Posted: October 22, 2013 5:48 p.m.
Updated: October 22, 2013 5:48 p.m.

Robert Silverstein addresses the Board of Directors during a chloride level compliance meeting at City Hall on Monday. Photo by Charlie Kaijo.

 

SANTA CLARITA - The lawyer for a local group wanting affordable clean water has accused sanitation officials of shortchanging the public on recommending ways to reduce chloride contamination in the Santa Clara River.

Pasadena attorney Robert Silverstein, who said he represents a coalition of “Santa Clarita and area-wide stakeholders” called the Affordable Clean Water Alliance, urged the Santa Clarita Valley Sanitation District board on Monday to reject the district’s chloride-reducing plan unveiled at the meeting.

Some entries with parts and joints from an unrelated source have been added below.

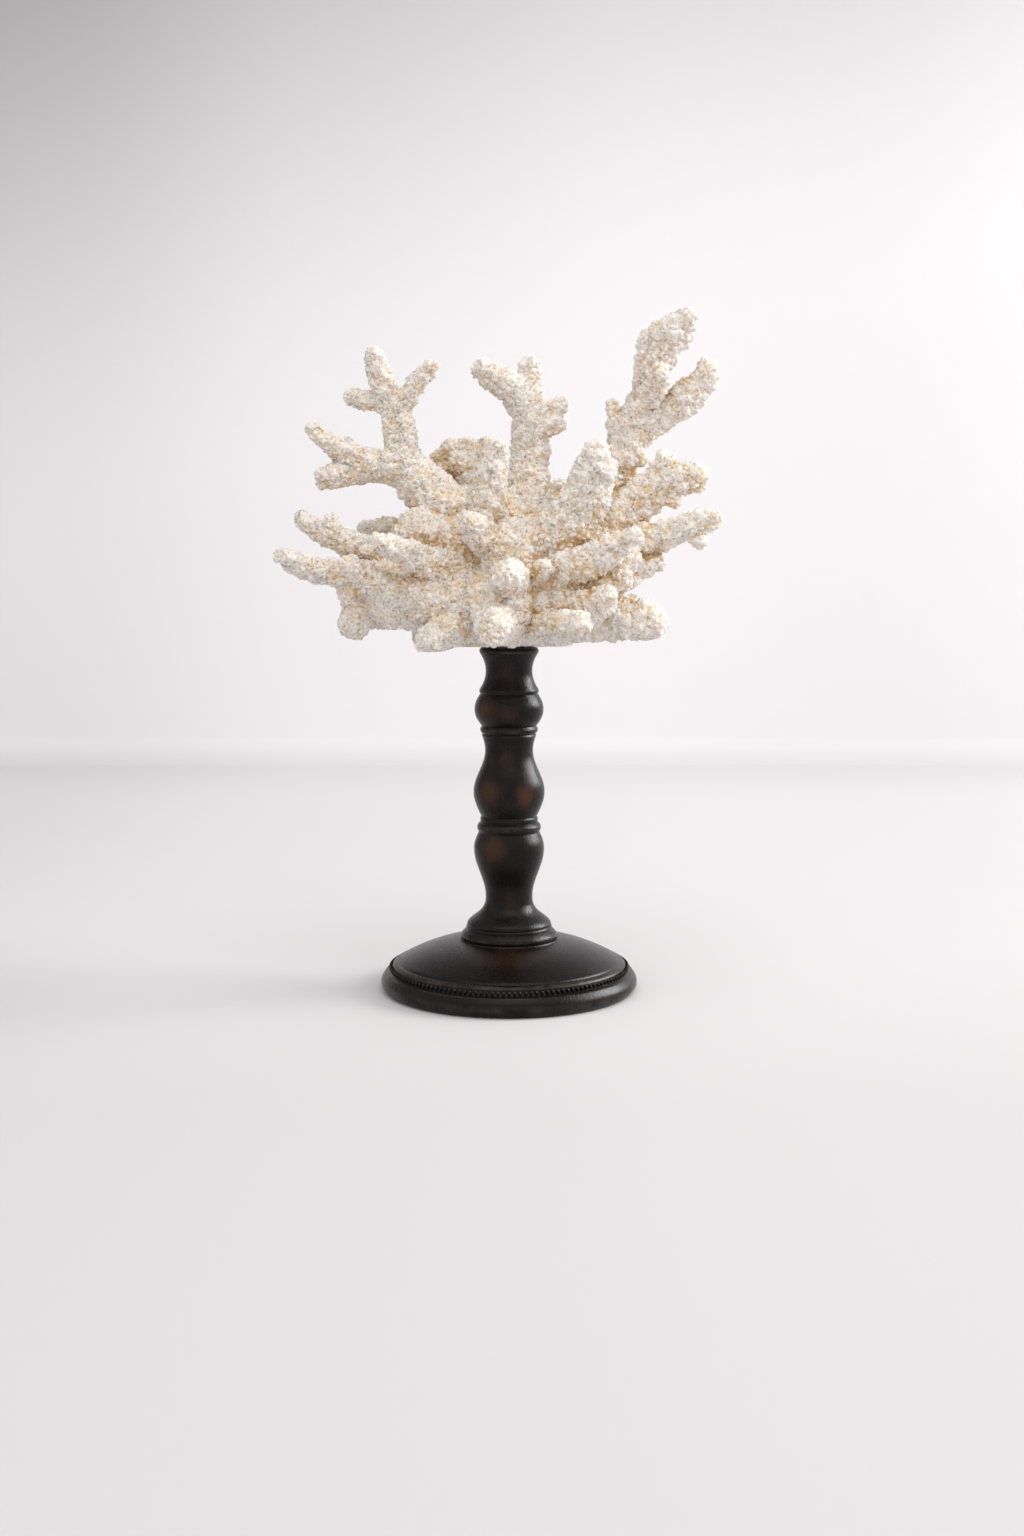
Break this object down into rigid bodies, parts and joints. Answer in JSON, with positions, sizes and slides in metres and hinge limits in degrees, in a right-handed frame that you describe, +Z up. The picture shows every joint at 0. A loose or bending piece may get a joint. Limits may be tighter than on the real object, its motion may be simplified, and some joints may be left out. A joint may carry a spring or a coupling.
{
  "type": "branching coral on stand",
  "caption": "White branching coral with knobbly limbs, cut flat underneath and set on a dark turned wooden column with a moulded disc foot.",
  "frame": {"origin": "centre of the foot's flat underside", "axes": "+Z up along the column's turning axis, +Y away from the viewer, -Y towards the side the picture shows"},
  "size_m": [0.233, 0.1679, 0.3639],
  "materials": {
    "coral": "matt, porous, warm white with cream in the recesses",
    "stand_wood": "near-black stain, satin, rubbed through to brown on the swells"
  },
  "bodies": {
    "root": {"stand_foot": "stand_wood", "stand_column": "stand_wood", "coral_trunk": "coral", "branch_upright_left": "coral", "branch_arm_left": "coral", "branch_far_left": "coral", "branch_low_left": "coral", "branch_front_left": "coral", "branch_front_ridge": "coral", "cluster_behind": "coral", "branch_middle": "coral", "branch_front_right": "coral", "branch_tall_right": "coral", "branch_mid_right": "coral", "branch_long_right": "coral", "branch_low_right": "coral", "branch_back_left": "coral", "branch_back_middle": "coral", "branch_back_right": "coral", "fork_upper_left": "coral", "branch_behind_left": "coral", "branch_back_left_high": "coral", "branch_back_left_low": "coral", "branch_back_middle_high": "coral", "branch_back_middle_low": "coral", "branch_back_right_high": "coral", "branch_back_right_low": "coral", "branch_front_right_low": "coral", "nub_front_high": "coral", "nub_front_low": "coral", "nub_front_left": "coral", "lobe_front_left": "coral"}
  },
  "joints": []
}
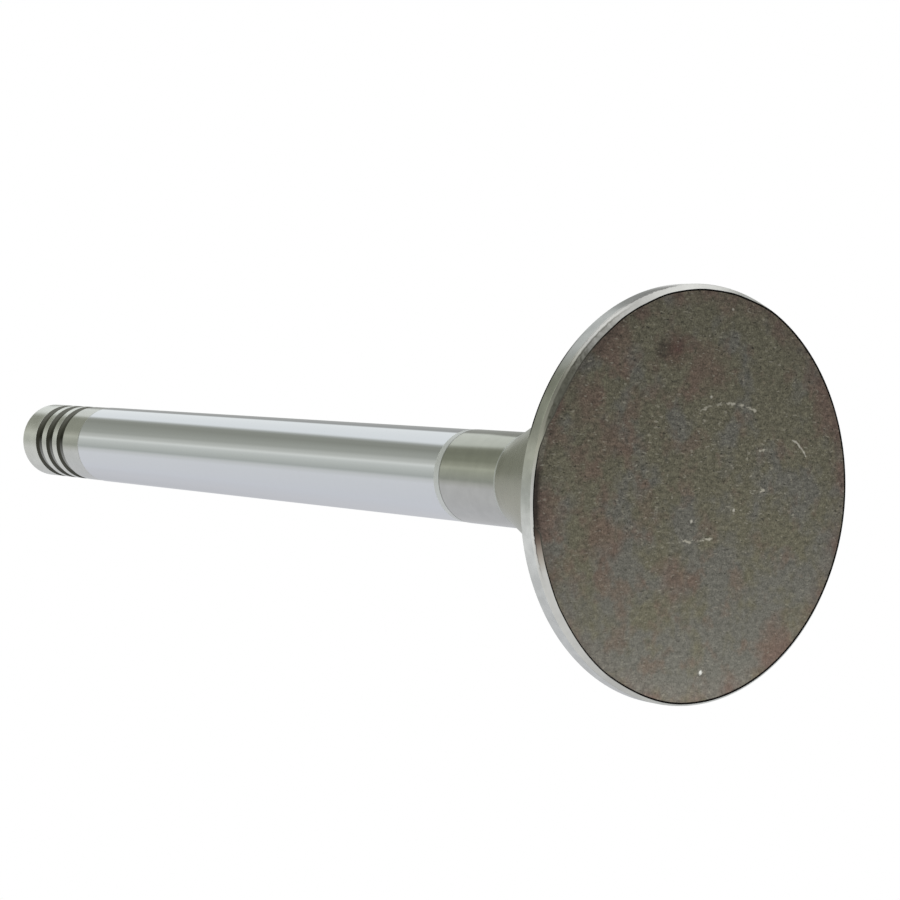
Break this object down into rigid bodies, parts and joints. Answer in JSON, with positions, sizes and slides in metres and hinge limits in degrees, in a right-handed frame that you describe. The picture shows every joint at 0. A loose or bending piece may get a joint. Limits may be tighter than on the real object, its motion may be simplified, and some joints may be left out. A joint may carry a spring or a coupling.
{
  "type": "engine valve",
  "caption": "Poppet valve with a flat disc head, flared neck, chrome plated stem and grooved keeper end.",
  "frame": {"origin": "centre of the combustion face, which lies on z = 0", "axes": "+Z along the stem from the combustion face to the tip; X and Y are equal"},
  "size_m": [0.04, 0.04, 0.1341],
  "materials": {
    "valve_steel": "ground steel with a bright hard chrome stem and a dark forged combustion face"
  },
  "bodies": {
    "root": {"valve": "valve_steel"}
  },
  "joints": []
}
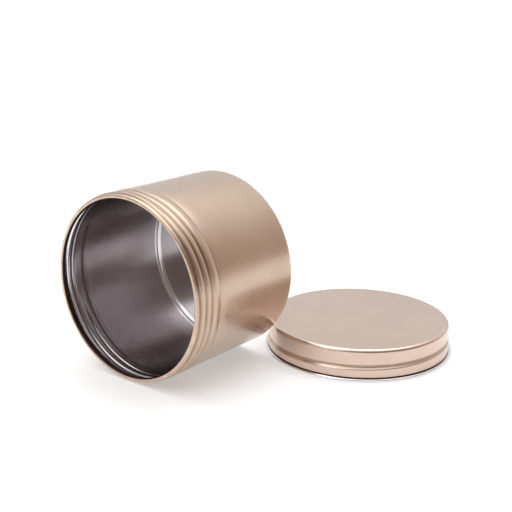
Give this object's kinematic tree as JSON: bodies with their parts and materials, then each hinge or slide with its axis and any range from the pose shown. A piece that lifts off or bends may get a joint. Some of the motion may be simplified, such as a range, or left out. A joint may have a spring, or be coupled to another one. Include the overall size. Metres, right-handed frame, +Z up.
{
  "type": "screw-lid candle tin",
  "caption": "Round drawn aluminium tin with a rolled screw neck, lying on its side, and its flat screw lid with a foam sealing disc beside it.",
  "frame": {"origin": "on the standing surface, below the middle of the box around the tin and its lid", "axes": "+Z up from the standing surface; the tin lies along Y with its open mouth towards -Y and its base towards +Y; the lid lies flat on the +X side, its top facing +Z"},
  "size_m": [0.1082, 0.111, 0.0643],
  "materials": {
    "tin_lacquer": "satin",
    "lid_lacquer": "satin",
    "liner_foam": "matte"
  },
  "bodies": {
    "tin": {"tin_body": "tin_lacquer"},
    "liner": {"lid_liner": "liner_foam"},
    "lid": {"lid_shell": "lid_lacquer"}
  },
  "joints": [
    {"name": "lid_lift", "type": "slide", "parent": "tin", "child": "liner", "axis": [0.3638, 0.5297, 0.7662], "range_m": [0, 0.09]},
    {"name": "lid_turn", "type": "hinge", "parent": "liner", "child": "lid", "pos_m": [0.0201, 0.02142, 0.005], "axis": [0, 0, 1], "continuous": true}
  ]
}
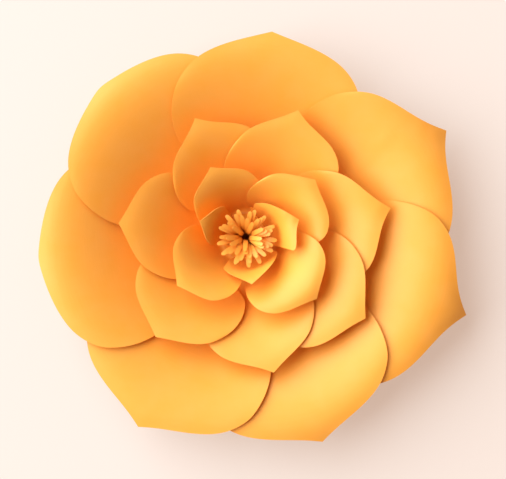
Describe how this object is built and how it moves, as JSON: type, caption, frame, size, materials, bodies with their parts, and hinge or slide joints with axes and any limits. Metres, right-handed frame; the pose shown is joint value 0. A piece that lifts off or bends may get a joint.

The plan, officially called the Final Santa Clarita Valley Sanitation District Chloride Compliance Facilities Plan and Environmental Impact Report, is inadequate, Silverstein told the audience during a packed City Hall Council Chambers meeting Monday.

“The EIR before you tonight is inadequate,” he said at the meeting. “We urge you to reject it. At a minimum, the EIR should be recirculated because in its current form it fails as a legally sufficient document under CEQA.”

Silverstein told The Signal in an email Tuesday that the group he represents is a “coalition of business, environmental, property owner and residential interests in the Santa Clarita Valley and surrounding areas concerned with water supply, quality and cost.”

“The Sanitation District has the opportunity and obligation to correct the overwhelming defects in the EIR,” he said. “Our next step will be based upon whether the district follows the law.”

When asked if civil action a likely option for the group, Silverstein said: “If the Sanitation District continues to violate the law, then the public will have no choice but to pursue all available legal remedies.”

He was also asked about ways of correcting the district’s plan for having violated, as he claims, guidelines of the California Environmental Quality Act.

“While the state is not the lead agency, they can, of course, cooperate with the Sanitation District to correct all of the violations,” he said.

“In addition to the EIR’s many defects, the project itself is extremely damaging to the environment and the economy. Far better alternatives remain unexplored.”

Silverstein was one of more than a dozen people who voiced concerns about the district’s preferred plan for reducing chloride that was presented Monday night.

The district board has until Oct. 31 to present a chloride-reducing plan to state water officials or risk fines — like the $225,000 fine issued in November — due to non-compliance with water quality laws.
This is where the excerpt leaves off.